## TASK PROMPT
Give the data again, word for word.

## DATASET CONTENT
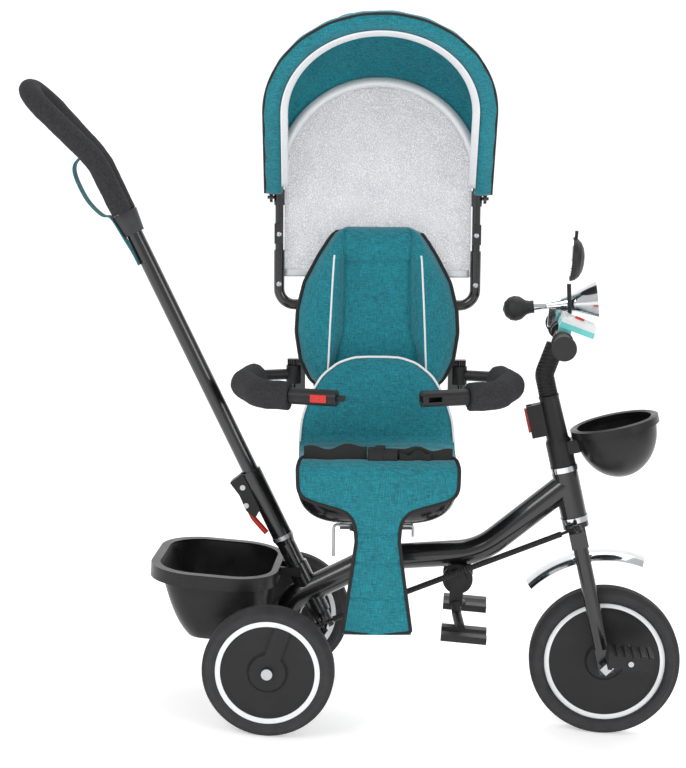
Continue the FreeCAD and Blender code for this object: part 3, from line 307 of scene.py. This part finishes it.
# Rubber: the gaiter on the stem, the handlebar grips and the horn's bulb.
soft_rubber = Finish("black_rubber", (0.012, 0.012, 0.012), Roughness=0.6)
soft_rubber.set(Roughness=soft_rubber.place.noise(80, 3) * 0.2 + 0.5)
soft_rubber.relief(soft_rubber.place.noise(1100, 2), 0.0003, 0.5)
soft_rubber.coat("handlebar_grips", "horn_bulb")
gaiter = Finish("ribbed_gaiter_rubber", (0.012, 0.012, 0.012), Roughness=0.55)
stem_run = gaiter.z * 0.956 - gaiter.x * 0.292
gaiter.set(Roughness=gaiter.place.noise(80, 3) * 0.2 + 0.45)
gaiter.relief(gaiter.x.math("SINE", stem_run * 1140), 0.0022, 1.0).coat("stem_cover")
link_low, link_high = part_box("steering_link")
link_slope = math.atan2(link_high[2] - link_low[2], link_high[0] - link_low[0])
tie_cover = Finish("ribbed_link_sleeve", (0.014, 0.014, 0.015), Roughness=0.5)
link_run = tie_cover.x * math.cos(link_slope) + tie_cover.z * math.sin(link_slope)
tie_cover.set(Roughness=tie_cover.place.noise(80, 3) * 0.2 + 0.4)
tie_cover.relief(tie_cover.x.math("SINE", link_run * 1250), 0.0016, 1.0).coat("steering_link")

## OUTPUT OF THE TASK
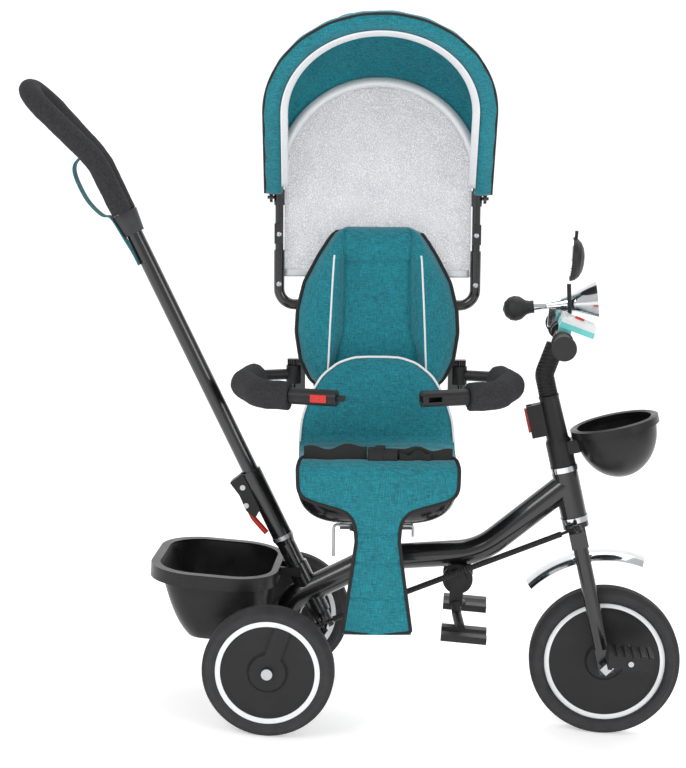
Continue the FreeCAD and Blender code for this object: part 3, from line 307 of scene.py. This part finishes it.
# Rubber: the gaiter on the stem, the handlebar grips and the horn's bulb.
soft_rubber = Finish("black_rubber", (0.012, 0.012, 0.012), Roughness=0.6)
soft_rubber.set(Roughness=soft_rubber.place.noise(80, 3) * 0.2 + 0.5)
soft_rubber.relief(soft_rubber.place.noise(1100, 2), 0.0003, 0.5)
soft_rubber.coat("handlebar_grips", "horn_bulb")
gaiter = Finish("ribbed_gaiter_rubber", (0.012, 0.012, 0.012), Roughness=0.55)
stem_run = gaiter.z * 0.956 - gaiter.x * 0.292
gaiter.set(Roughness=gaiter.place.noise(80, 3) * 0.2 + 0.45)
gaiter.relief(gaiter.x.math("SINE", stem_run * 1140), 0.0022, 1.0).coat("stem_cover")
link_low, link_high = part_box("steering_link")
link_slope = math.atan2(link_high[2] - link_low[2], link_high[0] - link_low[0])
tie_cover = Finish("ribbed_link_sleeve", (0.014, 0.014, 0.015), Roughness=0.5)
link_run = tie_cover.x * math.cos(link_slope) + tie_cover.z * math.sin(link_slope)
tie_cover.set(Roughness=tie_cover.place.noise(80, 3) * 0.2 + 0.4)
tie_cover.relief(tie_cover.x.math("SINE", link_run * 1250), 0.0016, 1.0).coat("steering_link")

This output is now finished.